As a consequence, even today I feel that a Summer without picking blackberries is incomplete and so, in order to exercise my ability to reach those higher branches, I set out to find some blackberries in the East End. I took a bus to Bow and got off at the church, walking through the streets until I came to Three Mills Island. Just fifty yards along the towpath of the river Lee, I found blackberries growing in profusion, cascading from the old walls of abandoned factories and set to work picking them, pulling down those top branches that are especially heavy with fruit. Within minutes, a mother and her two children who had been similarly occupied came past clutching their bags of blackberries and, without a second thought, we exchanged greetings. It was the natural camaraderie of purple-fingered blackberry pickers.

At the end of August, the variety of Autumn berries was already diverse, scarlet rosehips, shiny black elderberries, delicately segmented pink spindleberries, red hawthorn berries, purple sloes and even golden greengages. I lost sense of time absorbed in picking blackberries, making my slow deliberate progress along the hedge. The quiet river was covered in green pondweed where moorhens made aimless trails, and I stood to watch the lonely heron in contemplation, until it gave flight when a District Line train rattled over the bridge towards central London. I followed the towpath North, aware that I was walking a narrow passage of green between the new housing developments of Hackney Wick on one bank of the river and the Olympic site on the other. High winds sent clouds racing across the sky and the sunshine I had been granted for my blackberrying expedition was shortlived, turning to rain before I reached Bethnal Green.

In Spitalfields, I tipped my modest haul of blackberries into an old bowl. Gleaming berries that come for free and incarnate all the poetry of late Summer in England. I was satisfied that the annual ritual had been observed. It was the joyful culmination of Summer. My passion for blackberry picking is sated for another year and there will be blackberry crumble tonight. Within weeks, the flies will get to the bushes and blackberries can no longer be picked. Each year presents this momentary opportunity, once they become ripe and before they are ruined – weather permitting. You are given one chance to pick blackberries before Summer is over. It is a chance which, for someone like myself, ever eager to seize the ephemeral pleasures of existence, cannot be missed.
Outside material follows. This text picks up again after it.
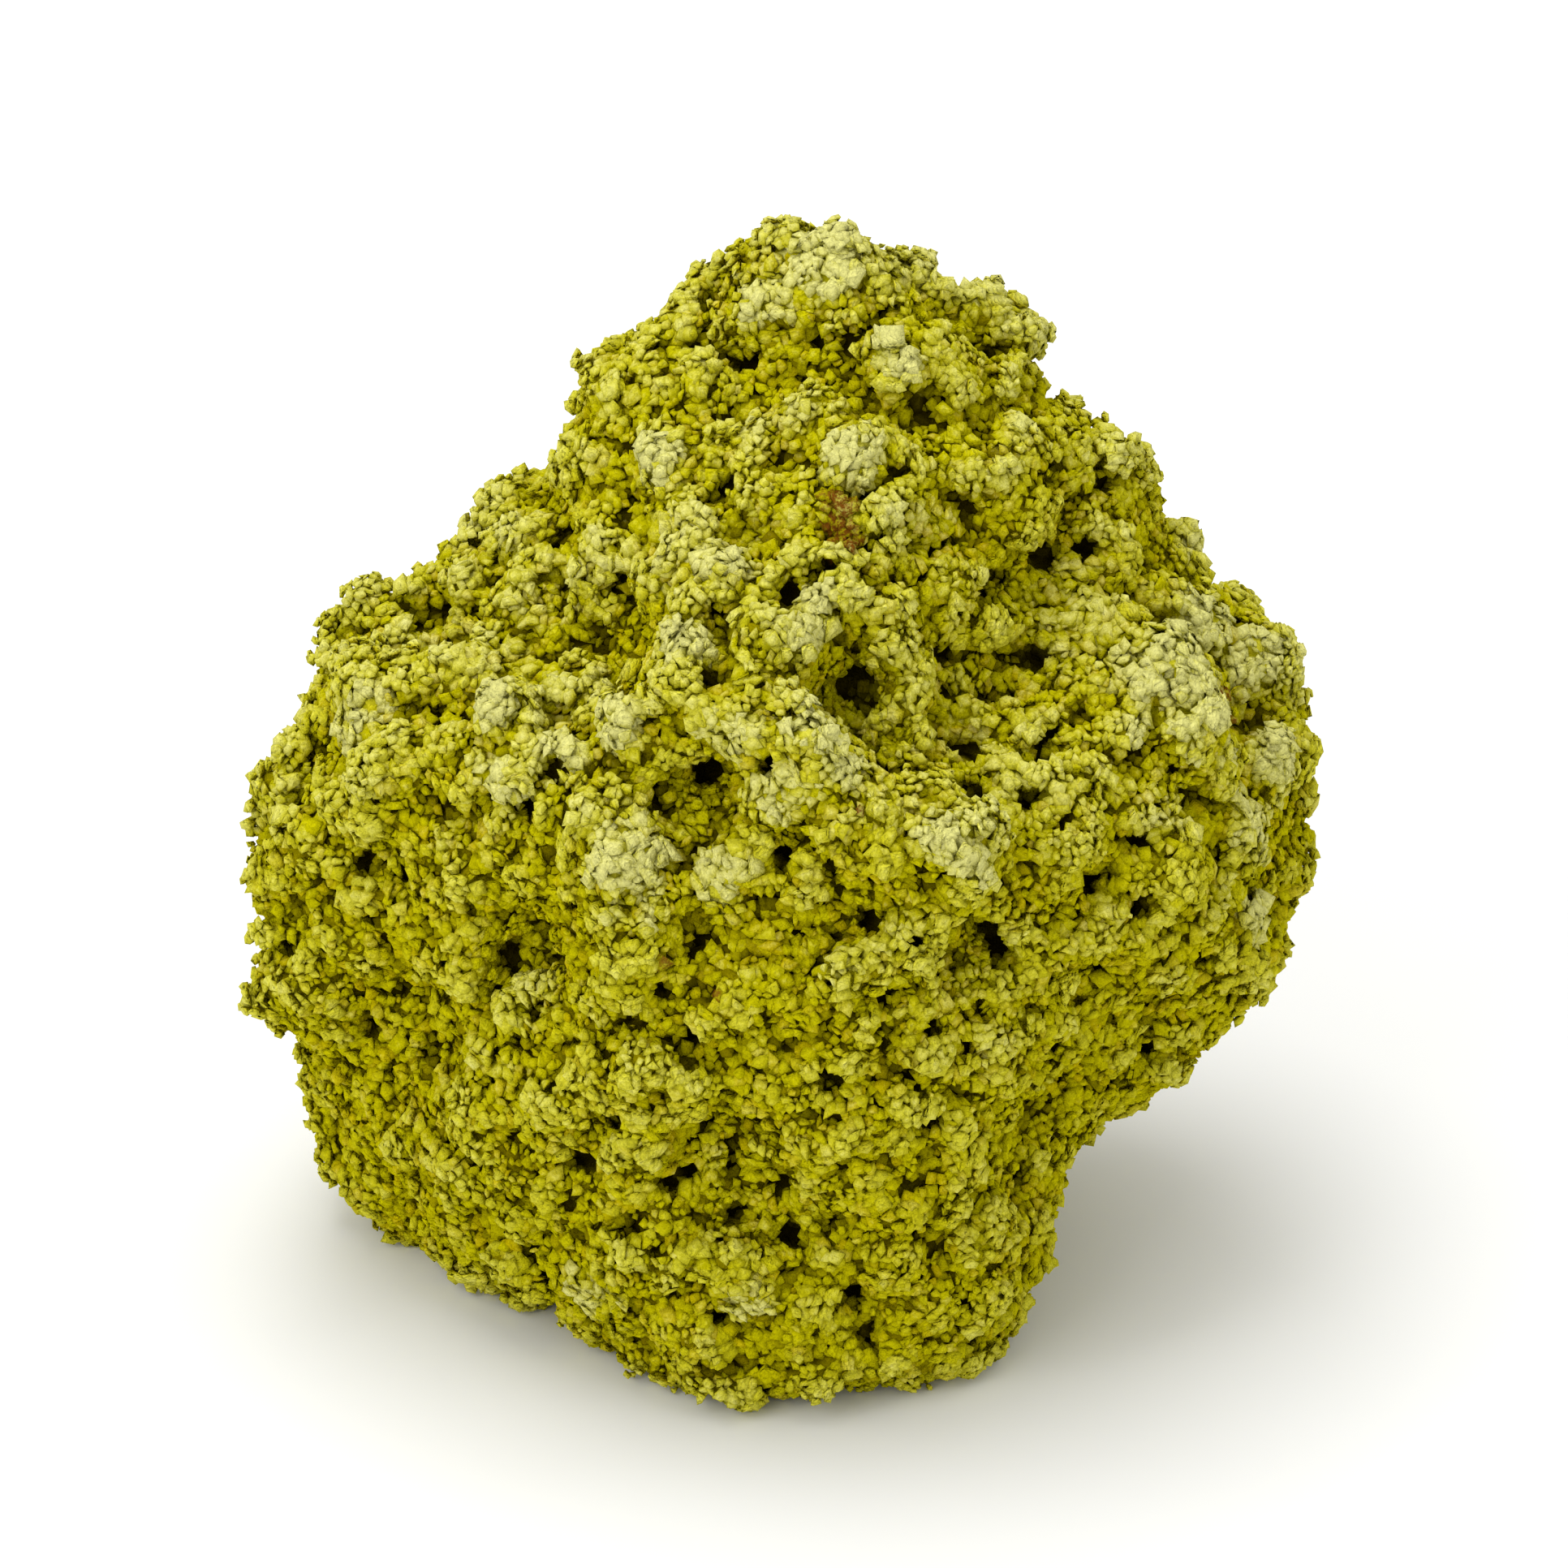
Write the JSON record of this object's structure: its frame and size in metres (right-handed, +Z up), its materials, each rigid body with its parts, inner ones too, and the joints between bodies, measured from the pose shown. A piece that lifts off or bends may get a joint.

The House Mill at Three Mills Island, a tidal mill built on the River Lee in 1776.

11 Responses leave one →
  1. Rhianwen Guthrie permalink
    August 25, 2010

    Ah… Beautiful…

  2. Joan permalink
    August 25, 2010

    Been really disappointed that this year the berries are so small. Kept coming across stunted ones while youth hostelling in Suffolk last week. Guess its the general lack of rain at the right time. Have had to resort to buying supermarket berries!

  3. August 25, 2010

    All I can say is wish I could have joined you — for the quiet tow path, the moorhens, the old church, the berry picking, but most of all for that blackberry crumble to come!

  4. August 25, 2010

    Love the cat and that you can still find wild blackberries in the East End

  5. August 25, 2010

    I recently made blackberry jam with last year’s harvest from the freezer (Had to make room for this year’s pickings) and for the last two nights we have feasted upon blackberry & apple crumble, last night with ice cream and tonight with custard. We both love your postings, they have become part of our daily ritual.

  6. August 26, 2010

    Your blackberry post and the earlier comments really make me wish that there might some hidden corner of New York that I knew about … where I could head out to tomorrow morning, empty container in my hopeful hands.

    Your photographs are so beautiful!

  7. the gentle author permalink
    August 26, 2010

    When I lived in New York, I once found blackberries growing in the wasteland on Rikers Island surrounding the gaol. Even though it is close to Manhattan it is surprisingly rural, although also rather sinister. Undoubtedly, a hidden corner!

  8. Rowena permalink
    September 3, 2010

    Sweetly inspiring post. I am going to go off and find some blackberries now by the towpath near where I live. But first I am going to make some sloe gin with the sloes I picked on the Isle of Wight the other day; would be good to find sloes in London. London sloes in London gin. Perhaps that could be a subject for another posting?

  9. betsy permalink
    October 27, 2010

    the fattest juiciest blackberries i found this year were near muswell hill in a churchyard.. and there were tons of them….made jam and froze many, for my son, daughter-in-law and grandaughter….in order of picking height.

  10. nitasha permalink
    November 8, 2010

    hello – i really like your site…

    thought you might like my post on blackberries and a good recipe for crumble.

    http://galorelords.tumblr.com/post/992897650/when-brambles-turn-into-blackberries

  11. September 13, 2013

    This is a very inspiring blog post for a novice forager.

    Living right by the Eco park along the Regent’s Canal between Mile End and Bow, I’d love to forage for sloes – any idea where these might be found locally? – I’m very novice you see… and newly moved to the area. Thanks so much!